= Collected material =
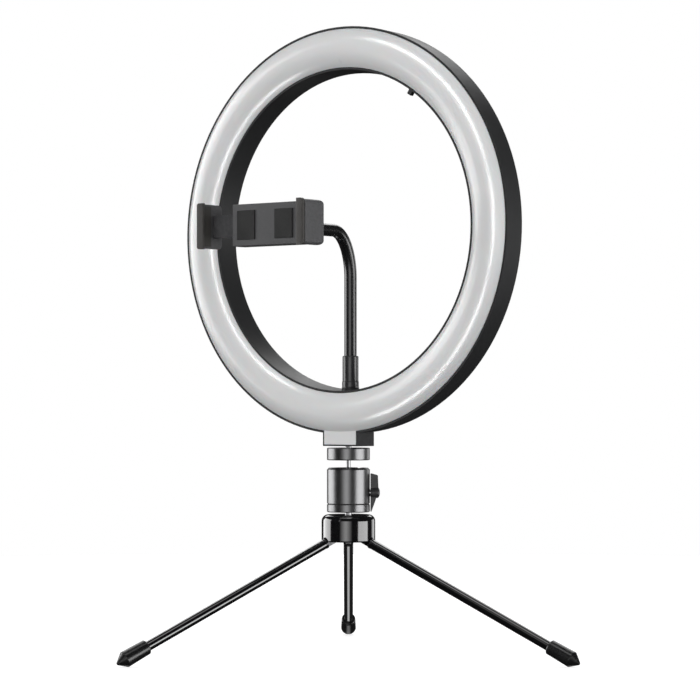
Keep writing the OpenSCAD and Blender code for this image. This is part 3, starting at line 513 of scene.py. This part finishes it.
def build_jaw_springs():
    """The springs stretch and shorten between the clamp's case and the jaw's rail."""
    springs = soften(copy_of("jaw_springs", "rail_springs"), 0)
    springs.data.materials.append(LOOKS["spring"])
    rail_end, case_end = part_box("jaw_springs")
    level = (rail_end + case_end) / 2
    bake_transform(springs, "clamp", "jaw", start=(case_end.x, level.y, level.z),
             end=(rail_end.x, level.y, level.z))
    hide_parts("jaw_springs")


build_jaw_springs()

# ---------------------------------------------------------------- ball head

def build_pan_gap_shade():
    """A dark rubber ring in the gap between the head and its base ring, which paints the shade in that gap.
    """
    low = span("base_ring")[1].z + GAP_SHADE_CLEARANCE
    high = span("head_body")[0].z - GAP_SHADE_CLEARANCE
    outer = span("base_ring")[1].x - GAP_SHADE_INSET
    inner = outer - GAP_SHADE_WIDTH
    mesh = bpy.data.meshes.new("pan_gap_shade")
    form = bmesh.new()
    corners = [form.verts.new(Vector((r, 0, z)) * MM)
               for r, z in ((inner, low), (outer, low), (outer, high), (inner, high))]
    edges = [form.edges.new((corners[i], corners[(i + 1) % 4])) for i in range(4)]
    bmesh.ops.spin(form, geom=corners + edges, axis=(0, 0, 1), cent=(0, 0, 0), steps=ROUND_SIDES,
                   angle=2 * math.pi, use_merge=True)
    bmesh.ops.remove_doubles(form, verts=form.verts, dist=MERGE_WITHIN)
    bmesh.ops.recalc_face_normals(form, faces=form.faces)
    form.to_mesh(mesh)
    form.free()
    shade_ring = soften(new_object("pan_gap_shade", mesh), 0.1, 2)
    # Painted shade: black rubber fills the pan gap so that the gap reads dark
    shade_ring.data.materials.append(LOOKS["gland"])
    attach(shade_ring, body_of("head_body"))


refined("ball_stem", "ball_and_stud", LOOKS["stem_metal"], 0.2)
refined("lock_wheel", "stud_wheel", LOOKS["head_metal"], 0.3)
refined("head_body", "head_shell", LOOKS["head_metal"], 0.12)
refined("base_ring", "pan_ring", LOOKS["head_metal"], 0.12)
refined("lock_knob", "wing_knob", LOOKS["knob"], 0.7, steps=4)
build_pan_gap_shade()
refinish(LOOKS["gland"], "friction_washer")
refinish(LOOKS["nylon"], "ball_seat", "brake_shoe")
refinish(LOOKS["head_metal"], "bottom_plate")
refinish(LOOKS["spring"], "pan_clip")
refinish(LOOKS["screw"], "knob_screw")

# ---------------------------------------------------------------- tripod

refined("hub_cap", "hub_shell", LOOKS["hub"], 0.3)
refined("leg_yoke", "hub_yoke", LOOKS["yoke"], 0.3)
refined("hub_stud", "hub_bolt", LOOKS["stem_metal"], 0.15)
refinish(LOOKS["screw"], "yoke_screws", "leg_pin_back", "leg_pin_left", "leg_pin_right")
for side in ("back", "left", "right"):
    refined(f"leg_tube_{side}", f"leg_{side}_tube", LOOKS["leg"], 0.15)
    refined(f"leg_tongue_{side}", f"leg_{side}_tongue", LOOKS["tongue"], 0.2)
    refined(f"foot_{side}", f"leg_{side}_foot", LOOKS["foot"], 0.4)

# ---------------------------------------------------------------- studio

FLOOR_RADIUS = 1.15
FLOOR_GLOW = 0.75


def build_floor():
    """A white floor that only the camera sees, so that the dark finishes stay dark."""
    mesh = bpy.data.meshes.new("floor")
    form = bmesh.new()
    bmesh.ops.create_circle(form, cap_ends=True, radius=FLOOR_RADIUS, segments=ROUND_SIDES)
    form.to_mesh(mesh)
    form.free()
    floor = new_object("floor", mesh)
    paper = finish("floor_paper", (0.4, 0.4, 0.4), 0.9, mottle=0.004, specular=0.0)
    glow = paper.node_tree.nodes["Principled BSDF"]
    glow.inputs["Emission Color"].default_value = (1, 1, 1, 1)
    glow.inputs["Emission Strength"].default_value = FLOOR_GLOW
    floor.data.materials.append(paper)
    floor.visible_glossy = False
    floor.visible_diffuse = False
    floor.visible_shadow = False


# What shines in the finishes: softboxes as (degrees right of the camera's side from, to,
# degrees above the horizon from, to, soft edge in degrees, level)
BOXES = [
    (-136, -82, -10, 26, 3, 4.2),      # left strip
    (41, 92, -18, 6, 3, 4.9),          # right strip, which also streaks the left leg
    (-38, 16, -20, 16, 24, 2.5),       # faint fill beside the camera
    (118, 150, -12, 12, 6, 1.6),       # back right
    (-44, -36, 2, 40, 6, 2.0),         # narrow strip, left of the camera
    (-70, 30, 58, 80, 8, 2.2),         # top, in front
]
# Behind the object on both sides: degrees from, degrees above the horizon from, to, level
RIM = (148, 20, 74, 2.6)
UNDER = (160, -62, -42, 1.3)           # low, which streaks the back leg
REAR_END = 220                         # past 180 degrees, so the two sides join
REAR_SOFT = 8
AMBIENT = 0.02


def box_level(n, azimuth, height, west, east, low, high, soft, level):
    """A patch of the sky with soft edges."""
    sines = [math.sin(math.radians(v)) for v in (low, low + soft / 2, high - soft / 2, high)]
    edges = [math.radians(v) for v in (west, west + soft, east - soft, east)]
    across = n.math("MULTIPLY", n.remap(azimuth, edges[0], edges[1], 0, 1),
                    n.remap(azimuth, edges[2], edges[3], 1, 0))
    up = n.math("MULTIPLY", n.remap(height, sines[0], sines[1], 0, 1),
                n.remap(height, sines[2], sines[3], 1, 0))
    return n.math("MULTIPLY", n.math("MULTIPLY", across, up), level)


def build_world():
    """Softboxes in a dark room. The camera sees plain white behind the object."""
    world = bpy.data.worlds.new("studio")
    bpy.context.scene.world = world
    world.use_nodes = True
    tree = world.node_tree
    tree.nodes.clear()
    n = Nodes(tree)
    direction = n.add("ShaderNodeTexCoord").outputs["Generated"]
    turned = n.add("ShaderNodeVectorRotate", {"rotation_type": "Z_AXIS"}, Vector=direction,
                   Angle=math.radians(90 - CAMERA_YAW))
    split = n.add("ShaderNodeSeparateXYZ", None, Vector=turned.outputs[0])
    azimuth = n.math("ARCTAN2", split.outputs[1], split.outputs[0])
    height = split.outputs[2]
    level = AMBIENT
    for box in BOXES:
        level = n.math("ADD", level, box_level(n, azimuth, height, *box))
    away = n.math("ABSOLUTE", azimuth)
    for start, low, high, strength in (RIM, UNDER):
        rear = box_level(n, away, height, start, REAR_END, low, high, REAR_SOFT, strength)
        level = n.math("ADD", level, rear)
    seen = n.add("ShaderNodeBackground", None, Color=(1, 1, 1, 1), Strength=1.0)
    lit = n.add("ShaderNodeBackground", None, Color=(1, 1, 1, 1), Strength=level)
    choose = n.add("ShaderNodeMixShader")
    tree.links.new(n.add("ShaderNodeLightPath").outputs["Is Camera Ray"], choose.inputs[0])
    tree.links.new(lit.outputs[0], choose.inputs[1])
    tree.links.new(seen.outputs[0], choose.inputs[2])
    output = n.add("ShaderNodeOutputWorld")
    tree.links.new(choose.outputs[0], output.inputs[0])


# Large soft lights that brighten the pale parts and leave no reflection:
# (degrees right of the camera's side, degrees up, metres away, metres across, watts)
SOFT_LIGHTS = [
    (-40, 14, 1.7, 1.7, 15.0),
    (20, 6, 1.7, 1.2, 7.0),
    (60, 40, 1.7, 1.2, 5.0),
    (104, 0, 1.7, 1.0, 7.0),
    (178, 35, 1.7, 1.2, 15.0),
]
LIGHTS_AIM = Vector((0, 0, 0.24))


def area_light(name, watts):
    """An area light that the camera doesn't see."""
    data = bpy.data.lights.new(name, "AREA")
    data.energy = watts
    light = new_object(name, data)
    light.visible_camera = False
    return light


def build_lights():
    """The soft lights, all turned to one point inside the ring."""
    for k, (side, up, away, size, watts) in enumerate(SOFT_LIGHTS):
        light = area_light(f"soft_{k + 1}", watts)
        light.data.size = size
        azimuth = math.radians(CAMERA_YAW - 90 + side)
        rise = math.radians(up)
        heading = Vector((math.cos(azimuth) * math.cos(rise), math.sin(azimuth) * math.cos(rise),
                          math.sin(rise)))
        light.location = LIGHTS_AIM + heading * away
        light.rotation_euler = heading.to_track_quat("Z", "Y").to_euler()
        light.visible_glossy = False


# Long narrow lights that draw the bright arc on the diffuser, and light nothing else:
# places round the ring, degrees from 3 o'clock up, and the slope of the surface they show on
SHINE_AT = (-62, -32, 0, 32, 62)
SHINE_SLOPE = 21
SHINE_INSET = 4            # mm inside the board's outer edge, where the highlight runs
SHINE_AWAY = 0.8           # m
SHINE_SIZE = (0.36, 0.15)  # m
SHINE_WATTS = 2.9


def mirrored(angle, slope):
    """A point on the diffuser and the direction that the camera sees mirrored there."""
    centre = middle("led_board") * MM
    outward = Vector((math.cos(math.radians(angle)), 0, math.sin(math.radians(angle))))
    point = centre + outward * (span("led_board")[1].x - SHINE_INSET) * MM
    tilt = math.radians(slope)
    normal = Vector((0, -1, 0)) * math.cos(tilt) + outward * math.sin(tilt)
    return point, (point - Vector(CAMERA_AT)).normalized().reflect(normal)


def build_shine():
    """Places each narrow light where the camera sees it mirrored, turned along the arc."""
    group = bpy.data.collections.new("diffuser_only")
    group.objects.link(bpy.data.objects["ring_diffuser"])
    for k, angle in enumerate(SHINE_AT):
        point, heading = mirrored(angle, SHINE_SLOPE)
        along = mirrored(angle + 1, SHINE_SLOPE)[1] - mirrored(angle - 1, SHINE_SLOPE)[1]
        along = (along - heading * along.dot(heading)).normalized()
        light = area_light(f"shine_{k + 1}", SHINE_WATTS)
        light.data.shape = "RECTANGLE"
        light.data.size, light.data.size_y = SHINE_SIZE
        turn = Matrix((along, heading.cross(along), heading)).transposed()
        light.matrix_world = Matrix.Translation(point + heading * SHINE_AWAY) @ turn.to_4x4()
        light.visible_diffuse = False
        light.light_linking.receiver_collection = group


def build_camera():
    """A long lens, shifted up instead of tilted, so that uprights stay upright."""
    data = bpy.data.cameras.new("camera")
    data.lens = CAMERA_LENS
    data.shift_y = CAMERA_SHIFT_Y
    data.clip_start = CAMERA_NEAR
    camera = new_object("camera", data)
    camera.location = CAMERA_AT
    camera.rotation_euler = (math.pi / 2, 0, math.radians(CAMERA_YAW))
    bpy.context.scene.camera = camera


build_floor()
build_world()
build_lights()
build_shine()
build_camera()
bpy.context.scene.view_settings.view_transform = "Standard"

= Work instructions =
Within the material above, find the lines that contain the word "scene"; copy them.

= Full response =
Keep writing the OpenSCAD and Blender code for this image. This is part 3, starting at line 513 of scene.py. This part finishes it.
    bpy.context.scene.world = world
    bpy.context.scene.camera = camera
bpy.context.scene.view_settings.view_transform = "Standard"